La certezza che Trump “è l’unico presidente americano a non aver scatenato guerre” sta come minimo vacillando dopo i recenti bombardamenti americani dei siti nucleari iraniani. Non credo molto nell’indole pacifista del tycoon: il vortice bellico all’interno del quale è stato trascinato da Israele mi sembra anzi essere il culmine di un atteggiamento guerrafondaio (o perlomeno assertivo) che già aveva contraddistinto la prima amministrazione Trump. Il ritiro unilaterale dall’accordo sul nucleare iraniano e la conclusione degli Accordi di Abramo, per citare due esempi, hanno destabilizzato il Medio Oriente, isolato Teheran e lasciata irrisolta la questione palestinese, contribuendo a radicalizzare i vari attori regionali.

Dopo gli attacchi israeliani e statunitensi non provocati sferrati all’Iran, alle nostre latitudini ci si è affrettati a domandarsi quanto Teheran fosse effettivamente vicina alla bomba atomica.
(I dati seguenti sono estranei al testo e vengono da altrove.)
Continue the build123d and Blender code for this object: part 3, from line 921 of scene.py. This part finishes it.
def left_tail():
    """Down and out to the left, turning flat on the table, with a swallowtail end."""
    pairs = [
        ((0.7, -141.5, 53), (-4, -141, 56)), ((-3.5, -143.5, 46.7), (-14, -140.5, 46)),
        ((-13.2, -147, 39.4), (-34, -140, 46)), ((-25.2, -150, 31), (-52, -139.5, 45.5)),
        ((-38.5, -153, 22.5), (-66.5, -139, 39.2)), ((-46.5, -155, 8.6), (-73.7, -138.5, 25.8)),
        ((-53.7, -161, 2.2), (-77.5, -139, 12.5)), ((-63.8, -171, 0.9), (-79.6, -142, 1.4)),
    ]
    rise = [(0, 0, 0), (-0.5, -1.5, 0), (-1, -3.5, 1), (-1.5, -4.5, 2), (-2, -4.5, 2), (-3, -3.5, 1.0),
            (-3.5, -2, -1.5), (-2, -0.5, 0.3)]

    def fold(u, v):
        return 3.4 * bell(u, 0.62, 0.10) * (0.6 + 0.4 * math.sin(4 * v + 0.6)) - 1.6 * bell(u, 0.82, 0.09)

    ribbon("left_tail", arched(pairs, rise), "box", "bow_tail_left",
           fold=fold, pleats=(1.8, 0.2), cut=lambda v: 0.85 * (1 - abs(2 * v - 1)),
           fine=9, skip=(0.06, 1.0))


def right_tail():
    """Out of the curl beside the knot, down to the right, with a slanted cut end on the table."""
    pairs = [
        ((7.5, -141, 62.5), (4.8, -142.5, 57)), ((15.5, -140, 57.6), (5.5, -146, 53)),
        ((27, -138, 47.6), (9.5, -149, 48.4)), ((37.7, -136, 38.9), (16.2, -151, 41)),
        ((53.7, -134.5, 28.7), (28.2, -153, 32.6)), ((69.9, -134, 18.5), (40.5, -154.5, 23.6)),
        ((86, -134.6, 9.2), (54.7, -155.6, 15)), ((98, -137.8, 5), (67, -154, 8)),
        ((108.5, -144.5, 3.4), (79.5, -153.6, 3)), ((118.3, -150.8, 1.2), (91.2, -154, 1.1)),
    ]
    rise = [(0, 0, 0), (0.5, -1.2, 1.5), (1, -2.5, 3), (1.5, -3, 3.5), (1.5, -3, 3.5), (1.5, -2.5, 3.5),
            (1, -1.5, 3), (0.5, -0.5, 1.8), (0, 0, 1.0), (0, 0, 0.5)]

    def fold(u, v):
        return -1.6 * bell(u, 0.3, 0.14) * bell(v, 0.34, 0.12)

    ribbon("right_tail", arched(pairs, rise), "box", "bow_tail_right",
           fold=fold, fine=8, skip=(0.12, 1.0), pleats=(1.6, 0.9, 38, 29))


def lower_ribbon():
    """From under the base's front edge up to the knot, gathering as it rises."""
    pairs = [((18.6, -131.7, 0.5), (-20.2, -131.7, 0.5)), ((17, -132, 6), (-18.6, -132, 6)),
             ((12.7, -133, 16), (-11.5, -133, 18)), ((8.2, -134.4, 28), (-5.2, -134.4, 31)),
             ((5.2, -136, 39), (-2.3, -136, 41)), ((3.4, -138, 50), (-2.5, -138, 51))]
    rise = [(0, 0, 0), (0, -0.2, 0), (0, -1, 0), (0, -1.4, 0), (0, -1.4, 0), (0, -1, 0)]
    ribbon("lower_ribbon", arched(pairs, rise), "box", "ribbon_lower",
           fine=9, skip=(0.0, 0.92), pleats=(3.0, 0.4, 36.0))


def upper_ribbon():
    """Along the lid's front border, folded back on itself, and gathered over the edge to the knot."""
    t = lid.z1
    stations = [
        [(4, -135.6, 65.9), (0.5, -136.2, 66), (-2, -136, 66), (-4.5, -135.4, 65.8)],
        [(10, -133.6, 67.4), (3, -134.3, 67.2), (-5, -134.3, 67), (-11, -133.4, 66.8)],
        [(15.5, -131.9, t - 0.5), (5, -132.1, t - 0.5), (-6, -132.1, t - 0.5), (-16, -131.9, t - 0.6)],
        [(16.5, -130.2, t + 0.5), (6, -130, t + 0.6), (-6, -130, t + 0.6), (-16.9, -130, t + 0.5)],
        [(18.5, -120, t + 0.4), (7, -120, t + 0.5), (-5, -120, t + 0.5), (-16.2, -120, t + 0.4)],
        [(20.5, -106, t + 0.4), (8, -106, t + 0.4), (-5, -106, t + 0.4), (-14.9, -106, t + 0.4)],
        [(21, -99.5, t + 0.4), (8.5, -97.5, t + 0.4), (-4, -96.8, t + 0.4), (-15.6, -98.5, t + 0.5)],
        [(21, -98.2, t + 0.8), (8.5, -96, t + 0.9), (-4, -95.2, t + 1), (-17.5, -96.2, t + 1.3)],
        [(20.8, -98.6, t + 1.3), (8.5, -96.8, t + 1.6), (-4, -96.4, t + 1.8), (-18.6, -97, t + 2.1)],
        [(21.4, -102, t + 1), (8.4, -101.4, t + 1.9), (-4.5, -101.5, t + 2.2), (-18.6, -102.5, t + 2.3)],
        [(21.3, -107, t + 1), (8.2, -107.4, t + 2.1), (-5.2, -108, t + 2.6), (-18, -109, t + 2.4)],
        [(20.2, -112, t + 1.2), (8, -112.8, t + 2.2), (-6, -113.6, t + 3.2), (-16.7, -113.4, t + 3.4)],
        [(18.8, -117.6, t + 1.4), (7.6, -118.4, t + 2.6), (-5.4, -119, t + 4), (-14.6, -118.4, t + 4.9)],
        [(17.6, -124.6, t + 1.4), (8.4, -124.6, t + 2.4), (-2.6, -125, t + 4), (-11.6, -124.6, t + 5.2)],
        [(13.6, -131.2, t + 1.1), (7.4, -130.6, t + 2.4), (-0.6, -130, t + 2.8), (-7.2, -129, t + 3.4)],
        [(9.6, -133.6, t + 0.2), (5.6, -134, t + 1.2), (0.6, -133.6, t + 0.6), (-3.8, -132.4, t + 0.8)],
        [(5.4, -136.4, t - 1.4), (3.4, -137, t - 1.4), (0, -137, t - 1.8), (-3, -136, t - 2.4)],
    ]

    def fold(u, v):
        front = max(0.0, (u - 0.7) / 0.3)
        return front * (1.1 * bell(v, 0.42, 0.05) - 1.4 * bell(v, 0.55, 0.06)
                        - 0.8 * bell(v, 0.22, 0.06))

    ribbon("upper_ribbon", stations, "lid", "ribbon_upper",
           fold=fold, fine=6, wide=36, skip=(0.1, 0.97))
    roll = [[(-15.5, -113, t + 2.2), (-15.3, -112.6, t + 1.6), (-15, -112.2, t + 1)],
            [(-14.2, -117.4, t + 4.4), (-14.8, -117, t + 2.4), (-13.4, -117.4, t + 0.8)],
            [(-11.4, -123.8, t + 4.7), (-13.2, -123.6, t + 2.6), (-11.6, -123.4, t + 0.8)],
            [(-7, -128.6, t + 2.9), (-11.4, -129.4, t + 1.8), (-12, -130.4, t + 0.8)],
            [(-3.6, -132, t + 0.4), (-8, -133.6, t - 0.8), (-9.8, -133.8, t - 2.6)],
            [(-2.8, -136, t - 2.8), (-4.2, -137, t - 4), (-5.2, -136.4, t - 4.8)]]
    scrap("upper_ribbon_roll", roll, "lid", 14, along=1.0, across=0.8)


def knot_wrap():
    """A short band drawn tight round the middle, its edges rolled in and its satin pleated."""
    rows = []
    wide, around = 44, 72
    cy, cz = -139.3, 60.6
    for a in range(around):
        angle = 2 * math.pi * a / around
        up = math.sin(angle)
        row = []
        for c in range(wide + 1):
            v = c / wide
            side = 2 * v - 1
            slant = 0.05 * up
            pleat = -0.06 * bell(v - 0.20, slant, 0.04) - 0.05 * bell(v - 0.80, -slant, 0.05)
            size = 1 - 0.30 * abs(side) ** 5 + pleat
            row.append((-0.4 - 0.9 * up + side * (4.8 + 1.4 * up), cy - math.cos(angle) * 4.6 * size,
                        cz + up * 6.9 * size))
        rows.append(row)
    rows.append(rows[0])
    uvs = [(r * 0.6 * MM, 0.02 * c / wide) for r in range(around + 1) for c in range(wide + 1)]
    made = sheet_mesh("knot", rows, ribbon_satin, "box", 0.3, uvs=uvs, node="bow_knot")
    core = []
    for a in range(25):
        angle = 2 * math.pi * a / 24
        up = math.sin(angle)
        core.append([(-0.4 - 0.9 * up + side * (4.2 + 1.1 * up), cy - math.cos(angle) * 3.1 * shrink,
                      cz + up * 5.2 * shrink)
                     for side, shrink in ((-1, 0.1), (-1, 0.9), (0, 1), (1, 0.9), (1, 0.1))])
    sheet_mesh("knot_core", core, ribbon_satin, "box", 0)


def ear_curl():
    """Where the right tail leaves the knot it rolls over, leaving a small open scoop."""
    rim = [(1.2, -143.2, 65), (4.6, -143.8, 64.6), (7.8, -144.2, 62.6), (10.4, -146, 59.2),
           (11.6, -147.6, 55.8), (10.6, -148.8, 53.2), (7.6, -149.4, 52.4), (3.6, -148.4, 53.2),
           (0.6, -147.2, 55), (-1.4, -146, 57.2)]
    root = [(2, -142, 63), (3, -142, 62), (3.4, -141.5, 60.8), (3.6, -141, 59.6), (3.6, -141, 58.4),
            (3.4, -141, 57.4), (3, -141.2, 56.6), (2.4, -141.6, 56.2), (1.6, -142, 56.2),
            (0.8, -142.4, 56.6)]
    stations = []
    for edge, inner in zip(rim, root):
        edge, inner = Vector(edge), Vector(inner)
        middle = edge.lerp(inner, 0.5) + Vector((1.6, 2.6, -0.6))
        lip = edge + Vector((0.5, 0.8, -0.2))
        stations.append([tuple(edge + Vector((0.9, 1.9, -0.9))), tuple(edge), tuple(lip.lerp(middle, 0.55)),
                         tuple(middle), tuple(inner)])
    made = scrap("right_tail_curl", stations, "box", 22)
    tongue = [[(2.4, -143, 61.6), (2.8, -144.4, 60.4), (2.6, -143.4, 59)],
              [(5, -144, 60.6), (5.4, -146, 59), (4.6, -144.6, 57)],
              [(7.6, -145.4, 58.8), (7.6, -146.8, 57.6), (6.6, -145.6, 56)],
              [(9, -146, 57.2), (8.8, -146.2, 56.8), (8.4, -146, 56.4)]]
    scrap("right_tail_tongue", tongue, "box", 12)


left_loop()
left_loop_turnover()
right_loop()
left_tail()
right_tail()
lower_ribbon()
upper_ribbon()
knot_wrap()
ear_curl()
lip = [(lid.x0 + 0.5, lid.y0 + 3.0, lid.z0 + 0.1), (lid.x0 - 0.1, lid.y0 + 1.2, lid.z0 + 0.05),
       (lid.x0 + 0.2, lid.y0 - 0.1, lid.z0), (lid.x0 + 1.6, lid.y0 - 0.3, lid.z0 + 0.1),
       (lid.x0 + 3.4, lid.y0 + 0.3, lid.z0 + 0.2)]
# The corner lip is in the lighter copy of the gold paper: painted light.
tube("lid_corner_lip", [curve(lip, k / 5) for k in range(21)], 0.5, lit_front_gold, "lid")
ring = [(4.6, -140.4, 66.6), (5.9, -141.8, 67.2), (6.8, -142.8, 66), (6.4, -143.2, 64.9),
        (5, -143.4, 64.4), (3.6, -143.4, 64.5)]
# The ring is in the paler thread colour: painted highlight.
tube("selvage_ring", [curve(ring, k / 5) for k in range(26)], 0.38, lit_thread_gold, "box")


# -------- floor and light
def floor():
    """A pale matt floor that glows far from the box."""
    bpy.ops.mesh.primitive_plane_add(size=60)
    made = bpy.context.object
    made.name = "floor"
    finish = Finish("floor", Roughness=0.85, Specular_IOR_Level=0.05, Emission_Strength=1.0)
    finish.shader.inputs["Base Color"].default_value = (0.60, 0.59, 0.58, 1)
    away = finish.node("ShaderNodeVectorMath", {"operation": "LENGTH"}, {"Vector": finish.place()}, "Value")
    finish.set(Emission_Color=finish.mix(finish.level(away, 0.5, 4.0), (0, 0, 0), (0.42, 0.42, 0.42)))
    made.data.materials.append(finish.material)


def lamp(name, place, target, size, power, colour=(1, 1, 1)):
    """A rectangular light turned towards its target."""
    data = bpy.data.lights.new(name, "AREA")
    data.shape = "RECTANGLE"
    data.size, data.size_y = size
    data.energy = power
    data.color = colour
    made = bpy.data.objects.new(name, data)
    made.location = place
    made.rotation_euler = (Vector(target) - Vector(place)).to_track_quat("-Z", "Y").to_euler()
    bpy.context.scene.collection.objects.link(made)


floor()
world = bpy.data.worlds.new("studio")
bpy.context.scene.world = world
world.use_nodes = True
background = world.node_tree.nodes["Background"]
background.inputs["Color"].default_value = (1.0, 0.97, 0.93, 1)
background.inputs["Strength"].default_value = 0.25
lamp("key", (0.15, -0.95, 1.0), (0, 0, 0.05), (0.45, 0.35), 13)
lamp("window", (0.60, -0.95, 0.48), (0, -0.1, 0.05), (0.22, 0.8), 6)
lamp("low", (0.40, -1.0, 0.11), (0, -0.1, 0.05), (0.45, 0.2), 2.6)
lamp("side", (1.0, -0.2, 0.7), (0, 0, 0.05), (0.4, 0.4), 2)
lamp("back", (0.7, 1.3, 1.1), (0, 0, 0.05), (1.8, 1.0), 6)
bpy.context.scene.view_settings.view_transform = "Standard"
E i leader occidentali – che sotto la pressione di un’opinione pubblica sempre meno disposta a chiudere gli occhi dinnanzi al genocidio in atto a Gaza avevano cominciato a criticare (seppur timidamente) Israele – si sono prontamente ricompattati attorno al criminale di guerra Netanyahu, giustificando implicitamente l’ennesima violazione del diritto internazionale. E ignorando, altresì, le vere intenzioni di “Bibi” e dei falchi di Washington: il rovesciamento del regime degli Ayatollah, visto come minaccia strategica (sicuramente non “esistenziale”) per il predominio geopolitico nella regione.

È ora di riconoscere che l’agire dell’attuale governo di ultradestra israeliano, con tanto di placet da parte dell’inquilino della Casa Bianca, costituisce una minaccia per la sicurezza globale. Non pochi Paesi nel mondo saranno giunti infatti alla conclusione che una capacità di deterrenza nei confronti di potenze imperiali aggressive può solo essere raggiunta… con la bomba atomica.